Groups of worldview transformations implied by isotropy of space

Given any Euclidean ordered field, Q, and any ‘reasonable’ group, G, of (1+3)-dimensional spacetime symmetries, we show how to construct a model MG of kinematics for which the set W of worldview transformations between inertial observers satisfies W = G. This holds in particular for all relevant subgroups of Gal, cPoi, and cEucl (the groups of Galilean, Poincaré and Euclidean transformations, respectively, where c ∈ Q is a model-specific parameter corresponding to the speed of light in the case of Poincaré transformations). In doing so, by an elementary geometrical proof, we demonstrate our main contribution: spatial isotropy is enough to entail that the set W of worldview transformations satisfies either W ⊆ Gal, W ⊆ cPoi, or W ⊆ cEucl for some c > 0. So assuming spatial isotropy is enough to prove that there are only 3 possible cases: either the world is classical (the worldview transformations between inertial observers are Galilean transformations); the world is relativistic (the worldview transformations are Poincaré transformations); or the world is Euclidean (which gives a nonstandard kinematical interpretation to Euclidean geometry).
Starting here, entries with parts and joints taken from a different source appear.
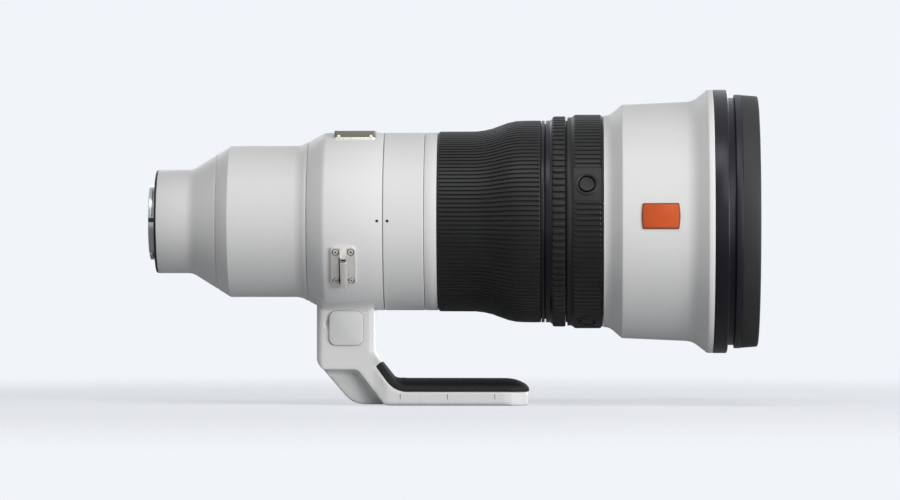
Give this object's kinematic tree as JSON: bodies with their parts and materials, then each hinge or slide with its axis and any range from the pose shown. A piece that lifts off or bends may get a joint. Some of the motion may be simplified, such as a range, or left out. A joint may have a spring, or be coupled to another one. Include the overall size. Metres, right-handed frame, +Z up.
{
  "type": "super telephoto lens",
  "caption": "White super telephoto lens with bayonet mount, rotating tripod collar and foot, ribbed focus ring, hold buttons, drop-in filter and moving optical groups.",
  "frame": {"origin": "centre of the mount flange's face, on the optical axis", "axes": "+X along the optical axis to the front, +Z up, the foot hangs at -Z, the right side faces -Y"},
  "size_m": [0.3642, 0.1578, 0.1889],
  "materials": {
    "white_paint": "satin",
    "black_metal": "satin",
    "black_plastic": "matte",
    "grey_plastic": "satin",
    "rubber": "matte",
    "chrome": "polished",
    "steel": "satin",
    "gold": "polished",
    "glass": "polished",
    "board": "satin",
    "blank_plate": "satin",
    "accent": "gloss"
  },
  "bodies": {
    "barrel": {"bayonet": "chrome", "mount_seal": "rubber", "mount_screws": "steel", "contact_block": "black_plastic", "contact_pins": "gold", "rear_barrel": "white_paint", "rear_cell": "black_metal", "rear_element": "glass", "main_board": "board", "filter_housing": "white_paint", "collar_journal": "black_metal", "stabiliser_base": "black_metal", "iris_housing": "black_metal", "iris_blades": "black_metal", "switch_barrel": "white_paint", "switch_panel": "black_plastic", "spacer_ring": "white_paint", "grip_tube": "black_metal", "guide_rods": "steel", "button_ring": "black_metal", "button_grip": "rubber", "front_barrel": "white_paint", "accent_badge": "accent", "group_cell": "black_metal", "group_elements": "glass", "hood_stop_ring": "black_metal", "front_ring": "black_metal", "front_bumper": "rubber", "front_element": "glass"},
    "collar": {"collar_ring": "white_paint", "name_plate": "blank_plate", "strap_lugs": "steel", "foot": "white_paint", "foot_pad": "rubber", "foot_cap": "white_paint"},
    "lock_knob": {"lock_knob": "black_plastic"},
    "focus_ring": {"focus_sleeve": "black_metal", "focus_grip": "rubber"},
    "function_ring": {"function_ring": "black_metal", "function_grip": "rubber"},
    "hold_button_right": {"hold_button_right": "rubber"},
    "hold_button_top": {"hold_button_top": "rubber"},
    "hold_button_left": {"hold_button_left": "rubber"},
    "hold_button_bottom": {"hold_button_bottom": "rubber"},
    "focus_mode_switch": {"focus_mode_switch": "grey_plastic"},
    "manual_override_switch": {"manual_override_switch": "grey_plastic"},
    "focus_limit_switch": {"focus_limit_switch": "grey_plastic"},
    "stabiliser_switch": {"stabiliser_switch": "grey_plastic"},
    "stabiliser_mode_switch": {"stabiliser_mode_switch": "grey_plastic"},
    "function_switch": {"function_switch": "grey_plastic"},
    "set_button": {"set_button": "grey_plastic"},
    "filter_holder": {"filter_holder": "black_plastic", "filter_glass": "glass"},
    "filter_release": {"filter_release": "steel"},
    "focus_group": {"focus_cell": "black_metal", "focus_element": "glass"},
    "stabiliser_frame": {"stabiliser_frame": "steel"},
    "stabiliser_cell": {"stabiliser_cell": "black_metal", "stabiliser_element": "glass"},
    "iris_ring": {"iris_ring": "steel"}
  },
  "joints": [
    {"name": "collar_turn", "type": "hinge", "parent": "barrel", "child": "collar", "pos_m": [0.0909, 0, 0], "axis": [1, 0, 0], "continuous": true},
    {"name": "lock_knob_turn", "type": "hinge", "parent": "collar", "child": "lock_knob", "pos_m": [0.11345, 0.017, -0.06402], "axis": [0, 1, 0], "range_deg": [0, 360]},
    {"name": "focus_ring_turn", "type": "hinge", "parent": "barrel", "child": "focus_ring", "pos_m": [0.1685, 0, 0], "axis": [1, 0, 0], "continuous": true},
    {"name": "function_ring_turn", "type": "hinge", "parent": "barrel", "child": "function_ring", "pos_m": [0.2328, 0, 0], "axis": [1, 0, 0], "range_deg": [-15, 15], "stiffness_Nm_per_rad": 0.2},
    {"name": "hold_right_press", "type": "slide", "parent": "barrel", "child": "hold_button_right", "axis": [0, 0.9397, -0.342], "range_m": [0, 0.0008], "stiffness_N_per_m": 800},
    {"name": "hold_top_press", "type": "slide", "parent": "barrel", "child": "hold_button_top", "axis": [0, -0.342, -0.9397], "range_m": [0, 0.0008], "stiffness_N_per_m": 800},
    {"name": "hold_left_press", "type": "slide", "parent": "barrel", "child": "hold_button_left", "axis": [0, -0.9397, 0.342], "range_m": [0, 0.0008], "stiffness_N_per_m": 800},
    {"name": "hold_bottom_press", "type": "slide", "parent": "barrel", "child": "hold_button_bottom", "axis": [0, 0.342, 0.9397], "range_m": [0, 0.0008], "stiffness_N_per_m": 800},
    {"name": "focus_mode_switch_slide", "type": "slide", "parent": "barrel", "child": "focus_mode_switch", "axis": [1, 0, 0], "range_m": [0, 0.003]},
    {"name": "manual_override_switch_slide", "type": "slide", "parent": "barrel", "child": "manual_override_switch", "axis": [1, 0, 0], "range_m": [0, 0.003]},
    {"name": "focus_limit_switch_slide", "type": "slide", "parent": "barrel", "child": "focus_limit_switch", "axis": [1, 0, 0], "range_m": [0, 0.003]},
    {"name": "stabiliser_switch_slide", "type": "slide", "parent": "barrel", "child": "stabiliser_switch", "axis": [1, 0, 0], "range_m": [0, 0.003]},
    {"name": "stabiliser_mode_switch_slide", "type": "slide", "parent": "barrel", "child": "stabiliser_mode_switch", "axis": [1, 0, 0], "range_m": [0, 0.003]},
    {"name": "function_switch_slide", "type": "slide", "parent": "barrel", "child": "function_switch", "axis": [1, 0, 0], "range_m": [0, 0.003]},
    {"name": "set_button_press", "type": "slide", "parent": "barrel", "child": "set_button", "axis": [0, -0.8387, 0.5446], "range_m": [0, 0.0005], "stiffness_N_per_m": 800},
    {"name": "filter_lift", "type": "slide", "parent": "barrel", "child": "filter_holder", "axis": [0, 0.5736, 0.8192], "range_m": [0, 0.058]},
    {"name": "filter_release_press", "type": "slide", "parent": "filter_holder", "child": "filter_release", "axis": [0, -0.5736, -0.8192], "range_m": [0, 0.001], "stiffness_N_per_m": 500},
    {"name": "focus_group_slide", "type": "slide", "parent": "barrel", "child": "focus_group", "axis": [1, 0, 0], "range_m": [-0.008, 0.008]},
    {"name": "stabiliser_tilt", "type": "slide", "parent": "barrel", "child": "stabiliser_frame", "axis": [0, 0, 1], "range_m": [-0.001, 0.001], "stiffness_N_per_m": 20000},
    {"name": "stabiliser_pan", "type": "slide", "parent": "stabiliser_frame", "child": "stabiliser_cell", "axis": [0, 1, 0], "range_m": [-0.001, 0.001], "stiffness_N_per_m": 20000},
    {"name": "iris_turn", "type": "hinge", "parent": "barrel", "child": "iris_ring", "pos_m": [0.118, 0, 0], "axis": [1, 0, 0], "range_deg": [0, 28], "deforming": ["iris_blades"]}
  ]
}
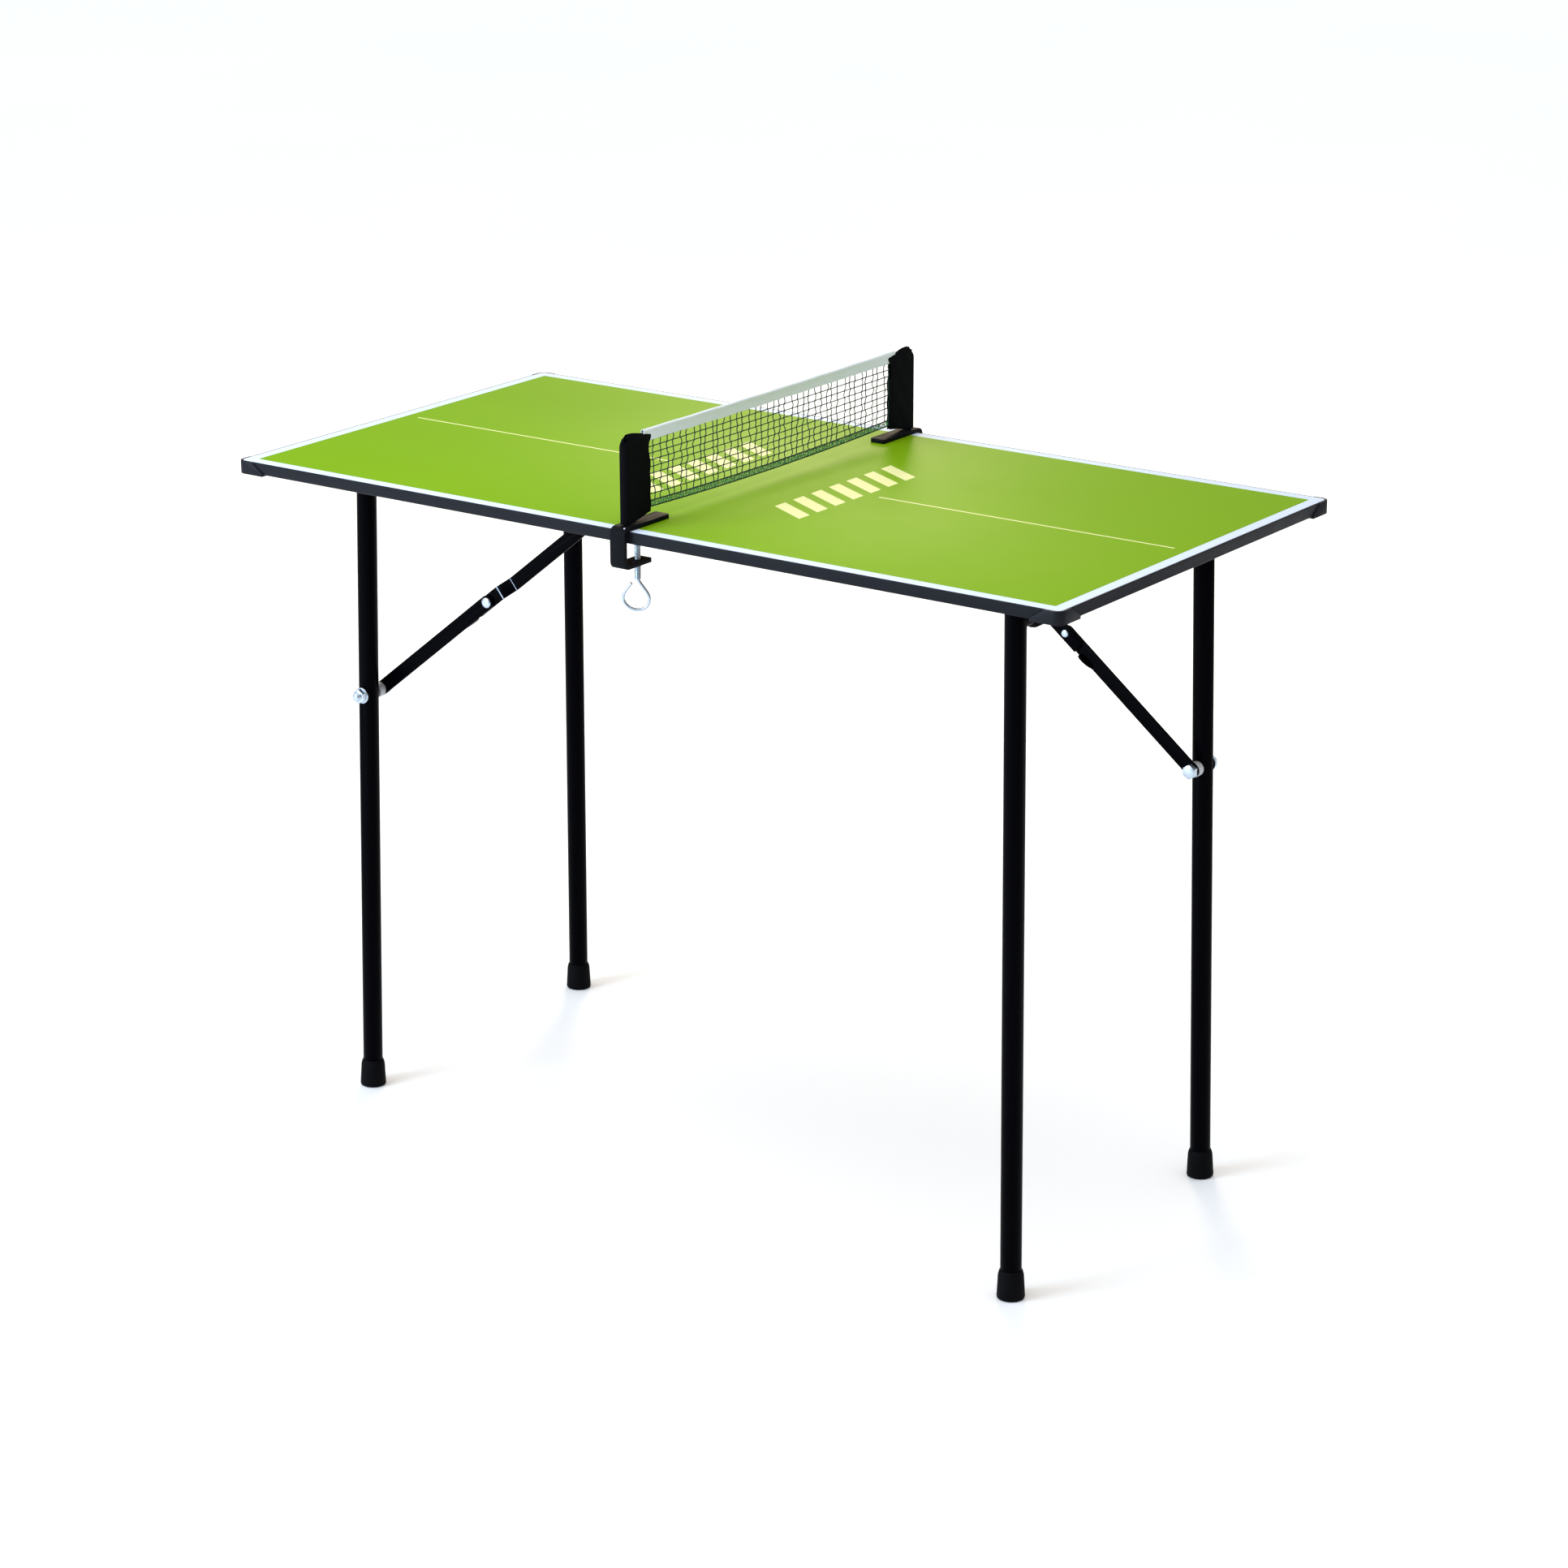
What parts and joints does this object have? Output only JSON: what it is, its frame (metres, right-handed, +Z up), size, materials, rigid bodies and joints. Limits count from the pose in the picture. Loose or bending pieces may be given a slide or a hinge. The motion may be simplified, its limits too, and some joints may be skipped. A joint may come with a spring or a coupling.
{
  "type": "folding ping pong table",
  "caption": "Small folding table-tennis table with a white-lined green board in a black rim, tube leg frames with jointed braces, and a clamp-on net.",
  "frame": {"origin": "on the floor, at the centre of the footprint", "axes": "+X along the board's long side, +Y across it, away from the viewer of the stored view, and +Z up"},
  "size_m": [0.9058, 0.468, 0.7276],
  "materials": {
    "board_green": "satin green paint with a white edge line and thin pale centre lines",
    "rim_plastic": "satin black moulding",
    "frame_paint": "semi-gloss black powder coat",
    "foot_rubber": "matte",
    "zinc_steel": "bright zinc plate",
    "spacer_plastic": "plain",
    "sleeve_cloth": "woven nylon",
    "net_cord": "braided cord",
    "net_tape": "woven white tape"
  },
  "bodies": {
    "tabletop": {"block_screw_left_1": "zinc_steel", "block_screw_left_2": "zinc_steel", "block_screw_left_3": "zinc_steel", "block_screw_left_4": "zinc_steel", "block_screw_right_1": "zinc_steel", "block_screw_right_2": "zinc_steel", "block_screw_right_3": "zinc_steel", "block_screw_right_4": "zinc_steel", "brace_bracket_left": "frame_paint", "brace_bracket_right": "frame_paint", "bracket_rivet_left": "zinc_steel", "bracket_rivet_right": "zinc_steel", "clamp_bracket_far": "frame_paint", "clamp_bracket_near": "frame_paint", "corner_cap_left_far": "rim_plastic", "corner_cap_left_near": "rim_plastic", "corner_cap_right_far": "rim_plastic", "corner_cap_right_near": "rim_plastic", "edge_trim_far": "rim_plastic", "edge_trim_left": "rim_plastic", "edge_trim_near": "rim_plastic", "edge_trim_right": "rim_plastic", "net_panel": "net_cord", "net_post_far": "frame_paint", "net_post_near": "frame_paint", "net_sleeve_far": "sleeve_cloth", "net_sleeve_near": "sleeve_cloth", "net_tape": "net_tape", "pivot_block_left_far": "rim_plastic", "pivot_block_left_near": "rim_plastic", "pivot_block_right_far": "rim_plastic", "pivot_block_right_near": "rim_plastic", "tabletop_board": "board_green"},
    "leg_frame_left": {"brace_bolt_left": "zinc_steel", "brace_nut_left": "zinc_steel", "brace_spacer_left": "spacer_plastic", "crossbar_left": "frame_paint", "foot_left_far": "foot_rubber", "foot_left_near": "foot_rubber", "leg_tube_left_far": "frame_paint", "leg_tube_left_near": "frame_paint"},
    "leg_frame_right": {"brace_bolt_right": "zinc_steel", "brace_nut_right": "zinc_steel", "brace_spacer_right": "spacer_plastic", "crossbar_right": "frame_paint", "foot_right_far": "foot_rubber", "foot_right_near": "foot_rubber", "leg_tube_right_far": "frame_paint", "leg_tube_right_near": "frame_paint"},
    "brace_lower_left": {"brace_lower_left": "frame_paint", "knee_rivet_left": "zinc_steel"},
    "brace_lower_right": {"brace_lower_right": "frame_paint", "knee_rivet_right": "zinc_steel"},
    "brace_upper_left": {"brace_upper_left": "frame_paint"},
    "brace_upper_right": {"brace_upper_right": "frame_paint"},
    "screw_pad_near": {"screw_pad_near": "zinc_steel"},
    "screw_pad_far": {"screw_pad_far": "zinc_steel"},
    "clamp_screw_near": {"clamp_screw_near": "zinc_steel"},
    "clamp_screw_far": {"clamp_screw_far": "zinc_steel"}
  },
  "joints": [
    {"name": "leg_fold_left", "type": "hinge", "parent": "tabletop", "child": "leg_frame_left", "pos_m": [-0.3801, 0, 0.615], "axis": [0, -1, 0], "range_deg": [0, 87.45]},
    {"name": "brace_upper_turn_left", "type": "hinge", "parent": "tabletop", "child": "brace_upper_left", "pos_m": [-0.1385, -0.10275, 0.6], "axis": [0, -1, 0], "range_deg": [0, 137.96]},
    {"name": "brace_lower_turn_left", "type": "hinge", "parent": "leg_frame_left", "child": "brace_lower_left", "pos_m": [-0.38379, -0.11355, 0.4036], "axis": [0, -1, 0], "range_deg": [-129.88, 0]},
    {"name": "leg_fold_right", "type": "hinge", "parent": "tabletop", "child": "leg_frame_right", "pos_m": [0.3801, 0, 0.615], "axis": [0, 1, 0], "range_deg": [0, 87.45]},
    {"name": "brace_upper_turn_right", "type": "hinge", "parent": "tabletop", "child": "brace_upper_right", "pos_m": [0.1385, 0.10275, 0.6], "axis": [0, 1, 0], "range_deg": [0, 137.96]},
    {"name": "brace_lower_turn_right", "type": "hinge", "parent": "leg_frame_right", "child": "brace_lower_right", "pos_m": [0.38379, 0.11355, 0.4036], "axis": [0, 1, 0], "range_deg": [-129.88, 0]},
    {"name": "pad_travel_near", "type": "slide", "parent": "tabletop", "child": "screw_pad_near", "axis": [0, 0, -1], "range_m": [0, 0.012]},
    {"name": "screw_turn_near", "type": "hinge", "parent": "screw_pad_near", "child": "clamp_screw_near", "pos_m": [0, -0.205, 0.612], "axis": [0, 0, -1], "range_deg": [0, 4321]},
    {"name": "pad_travel_far", "type": "slide", "parent": "tabletop", "child": "screw_pad_far", "axis": [0, 0, -1], "range_m": [0, 0.012]},
    {"name": "screw_turn_far", "type": "hinge", "parent": "screw_pad_far", "child": "clamp_screw_far", "pos_m": [0, 0.205, 0.612], "axis": [0, 0, -1], "range_deg": [0, 4321]}
  ],
  "couplings": [
    {"joint": "brace_upper_turn_left", "follows": "leg_fold_left", "ratio": 1.5754},
    {"joint": "brace_lower_turn_left", "follows": "leg_fold_left", "ratio": -1.483},
    {"joint": "brace_upper_turn_right", "follows": "leg_fold_right", "ratio": 1.5754},
    {"joint": "brace_lower_turn_right", "follows": "leg_fold_right", "ratio": -1.483},
    {"joint": "screw_turn_near", "follows": "pad_travel_near", "rad_per_m": 6283.2},
    {"joint": "screw_turn_far", "follows": "pad_travel_far", "rad_per_m": 6283.2}
  ]
}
This result considerably extends previous results in this field, which assume a priori the (strictly stronger) special principle of relativity, while also restricting the choice of Q to the field R of reals. As part of this work, we also prove the rather surprising result that, for any G containing translations and rotations fixing the time-axis t, the requirement that G be a subgroup of one of the groups Gal, cPoi or cEucl is logically equivalent to the somewhat simpler requirement that, for all g ∈ G: g[t] is a line, and if g[t] = t then g is a trivial transformation (i.e. g is a linear transformation that preserves Euclidean length and fixes the time-axis setwise)